** Begin DATA EXTRACT **

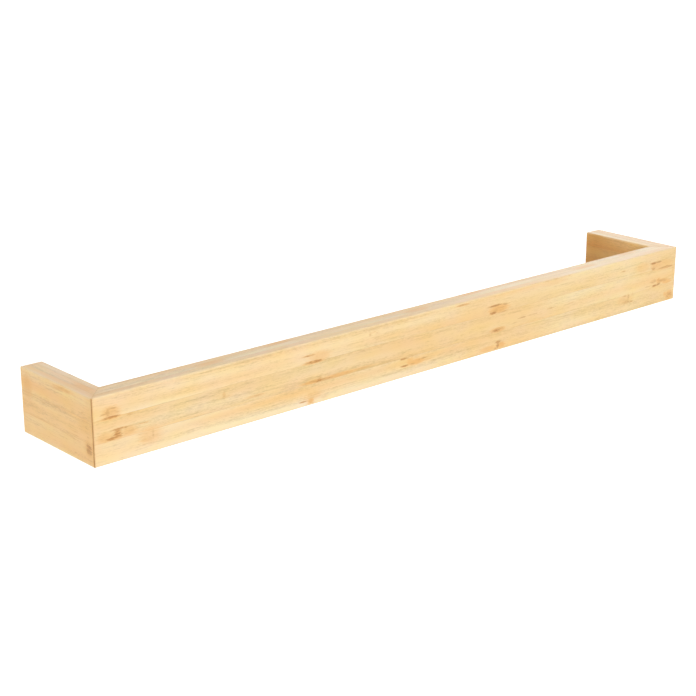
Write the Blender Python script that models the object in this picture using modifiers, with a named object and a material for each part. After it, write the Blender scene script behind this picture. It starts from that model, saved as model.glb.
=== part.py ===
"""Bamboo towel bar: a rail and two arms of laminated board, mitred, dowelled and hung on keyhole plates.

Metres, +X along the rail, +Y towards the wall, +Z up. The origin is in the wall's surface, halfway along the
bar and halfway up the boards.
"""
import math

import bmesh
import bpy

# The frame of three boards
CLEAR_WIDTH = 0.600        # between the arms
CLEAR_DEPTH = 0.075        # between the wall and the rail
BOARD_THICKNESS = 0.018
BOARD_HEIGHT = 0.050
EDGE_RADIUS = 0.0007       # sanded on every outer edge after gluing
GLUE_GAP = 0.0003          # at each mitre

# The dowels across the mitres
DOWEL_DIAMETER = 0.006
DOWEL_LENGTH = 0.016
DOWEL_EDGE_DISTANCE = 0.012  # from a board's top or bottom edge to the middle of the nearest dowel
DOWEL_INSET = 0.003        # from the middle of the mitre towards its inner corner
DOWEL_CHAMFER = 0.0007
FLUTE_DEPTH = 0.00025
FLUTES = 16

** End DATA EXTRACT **

* [SET EXERCISE]:
Emit the full listing verbatim.

* [RESULT]:
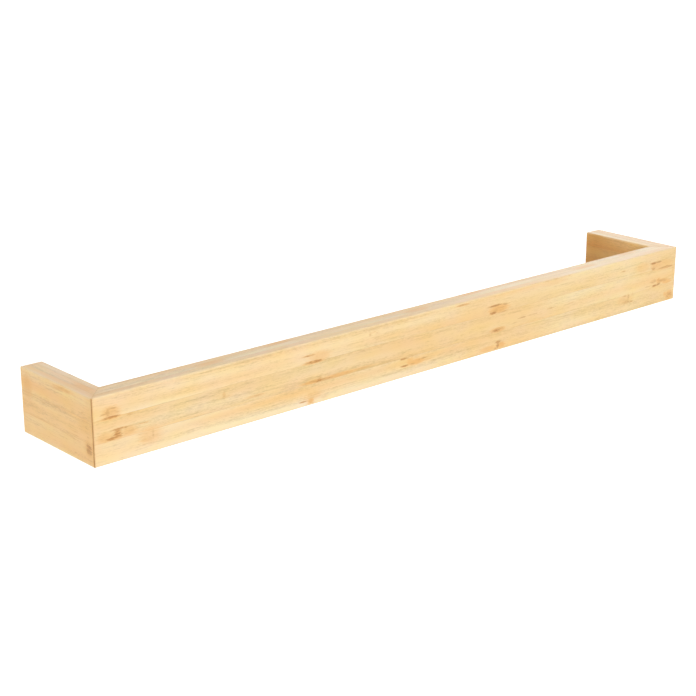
Write the Blender Python script that models the object in this picture using modifiers, with a named object and a material for each part. After it, write the Blender scene script behind this picture. It starts from that model, saved as model.glb.
=== part.py ===
"""Bamboo towel bar: a rail and two arms of laminated board, mitred, dowelled and hung on keyhole plates.

Metres, +X along the rail, +Y towards the wall, +Z up. The origin is in the wall's surface, halfway along the
bar and halfway up the boards.
"""
import math

import bmesh
import bpy

# The frame of three boards
CLEAR_WIDTH = 0.600        # between the arms
CLEAR_DEPTH = 0.075        # between the wall and the rail
BOARD_THICKNESS = 0.018
BOARD_HEIGHT = 0.050
EDGE_RADIUS = 0.0007       # sanded on every outer edge after gluing
GLUE_GAP = 0.0003          # at each mitre

# The dowels across the mitres
DOWEL_DIAMETER = 0.006
DOWEL_LENGTH = 0.016
DOWEL_EDGE_DISTANCE = 0.012  # from a board's top or bottom edge to the middle of the nearest dowel
DOWEL_INSET = 0.003        # from the middle of the mitre towards its inner corner
DOWEL_CHAMFER = 0.0007
FLUTE_DEPTH = 0.00025
FLUTES = 16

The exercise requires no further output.